Há ainda uma importante observação com relação ao que está sendo infringido. Caso sejam mitsvot explícitas na Torá, é uma obrigação advertir o transgressor. Se forem mitsvot ordenadas por nossos chachamim, que não estão explícitas na Torá, só se deve alertar o outro se tiver certeza de que ele ouvirá e acatará a repreensão.
Nossos chachamim dizem: “É melhor não dizer aquilo que não será ouvido”. Mas essa avaliação cabe, exclusivamente, a nossos sábios, que conseguem analisar, exatamente, com quem estão lidando.
Aquele que repreende seu semelhante nos assuntos relacionados aos dois, ou a questões entre ele e o Criador, deve fazê-lo de forma particular, discreta, tranquila e com uma linguagem terna. Deve explicar ao transgressor que só está pensando no bem dele e que, em Am Yisrael, um é responsável pelo outro - Yisrael arevim zê bazê. Devemos imaginar que nós, yehudim, somos todos passageiros de um mesmo barco. Se um dos viajantes deliberadamente cavar um buraco no casco, todos afundarão com ele.
Esse comprometimento ocorreu no Har Sinay, entre todas as almas judias que ali estavam e proclamaram: “Naassê venishmá” (faremos e ouviremos). Ninguém se opôs à Outorga da Torá. Aprende-se a partir desse conceito que as mitsvot que dependem da audição - como kidush, tekiat shofar, leitura da meguilá - um yehudi pode isentar o outro. Desde que tenha esta intenção (cavaná) - a de eximir os ouvintes - e contanto que os ouvintes tenham também a intenção de se isentar da obrigação da mitsvá.
Caso o infrator não escute a advertência, que seja repreendido novamente e tanto mais vezes quanto forem necessárias. Só se deve desistir da reprimenda quando o indivíduo levantar a mão contra seu repreensor (como explicado anteriormente).
Finalizando, quem tem a condição de chamar a atenção de alguém, mas não o faz, carregará sobre si o pecado cometido pelo outro.
Não envergonhe seu semelhante
Aquele que repreende seu semelhante não deve falar palavras duras, a ponto de constrangê-lo, mudando até a cor de sua fisionomia. “Tome cuidado para não arcar com as consequências”, escreve o Rambam.
Daqui se aprende que não se pode envergonhar o próximo e, pior ainda, em público.
Diz o Rambam que alguém que envergonha o próximo comete um grande pecado. Todo aquele que envergonha seu semelhante em público não tem Olam Habá.

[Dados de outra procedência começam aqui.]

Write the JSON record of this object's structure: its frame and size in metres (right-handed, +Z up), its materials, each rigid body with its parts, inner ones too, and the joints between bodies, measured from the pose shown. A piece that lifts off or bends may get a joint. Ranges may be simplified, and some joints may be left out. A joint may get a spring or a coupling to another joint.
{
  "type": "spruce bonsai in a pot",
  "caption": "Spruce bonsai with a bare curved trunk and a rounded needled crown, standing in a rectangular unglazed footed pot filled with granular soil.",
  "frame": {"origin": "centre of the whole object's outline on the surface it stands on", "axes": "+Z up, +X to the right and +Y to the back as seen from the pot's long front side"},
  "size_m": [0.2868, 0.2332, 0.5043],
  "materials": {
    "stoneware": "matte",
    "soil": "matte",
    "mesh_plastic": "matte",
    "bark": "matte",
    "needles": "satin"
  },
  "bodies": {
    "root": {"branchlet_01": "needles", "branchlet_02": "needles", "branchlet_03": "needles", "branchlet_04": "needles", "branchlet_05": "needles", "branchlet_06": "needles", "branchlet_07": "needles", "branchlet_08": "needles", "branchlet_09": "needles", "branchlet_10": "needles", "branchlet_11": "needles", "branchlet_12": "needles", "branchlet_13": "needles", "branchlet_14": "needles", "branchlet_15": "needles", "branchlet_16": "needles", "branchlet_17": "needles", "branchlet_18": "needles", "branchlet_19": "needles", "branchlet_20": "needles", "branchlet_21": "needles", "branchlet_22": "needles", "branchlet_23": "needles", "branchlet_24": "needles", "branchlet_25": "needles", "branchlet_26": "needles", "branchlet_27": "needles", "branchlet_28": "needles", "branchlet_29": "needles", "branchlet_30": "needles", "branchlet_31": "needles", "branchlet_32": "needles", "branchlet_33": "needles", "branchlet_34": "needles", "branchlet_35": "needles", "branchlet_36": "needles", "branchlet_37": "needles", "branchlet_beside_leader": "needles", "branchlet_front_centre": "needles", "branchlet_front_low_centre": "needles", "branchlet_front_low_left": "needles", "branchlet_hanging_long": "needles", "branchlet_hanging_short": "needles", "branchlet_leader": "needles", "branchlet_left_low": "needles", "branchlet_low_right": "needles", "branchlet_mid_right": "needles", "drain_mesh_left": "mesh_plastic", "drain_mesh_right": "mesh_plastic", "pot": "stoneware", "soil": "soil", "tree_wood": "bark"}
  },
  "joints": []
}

Sendo assim, é preciso ter cuidado para não constranger até mesmo quem não tenha atingido a idade de bar mitsvá. Também não se deve apelidar com alcunhas que ridicularizem, bem como relatar episódios que envolvam a pessoa e possam deixá-la constrangida. Por exemplo, quando alguém faz teshuvá e lembram-no de seu passado. Isso é proibido e muito grave.
Perdoe
Se um indivíduo faz algo para nós, mas nós não queremos repreendê-lo, pois ele é muito tolo ou desequilibrado, e, assim, aquele que foi agredido e ofendido o perdoa, isso se trata de um atributo de chassidut, extremamente nobre.
Consideração por órfãos e viúvas
É necessário ter um grande cuidado ao lidar com órfãos e viúvas, porque seu estado emocional e seus sentimentos estão moralmente abalados. Este cuidado deve existir até mesmo se eles forem ricos. Somos obrigados a ter esta consideração até mesmo pela viúva e órfãos de um rei.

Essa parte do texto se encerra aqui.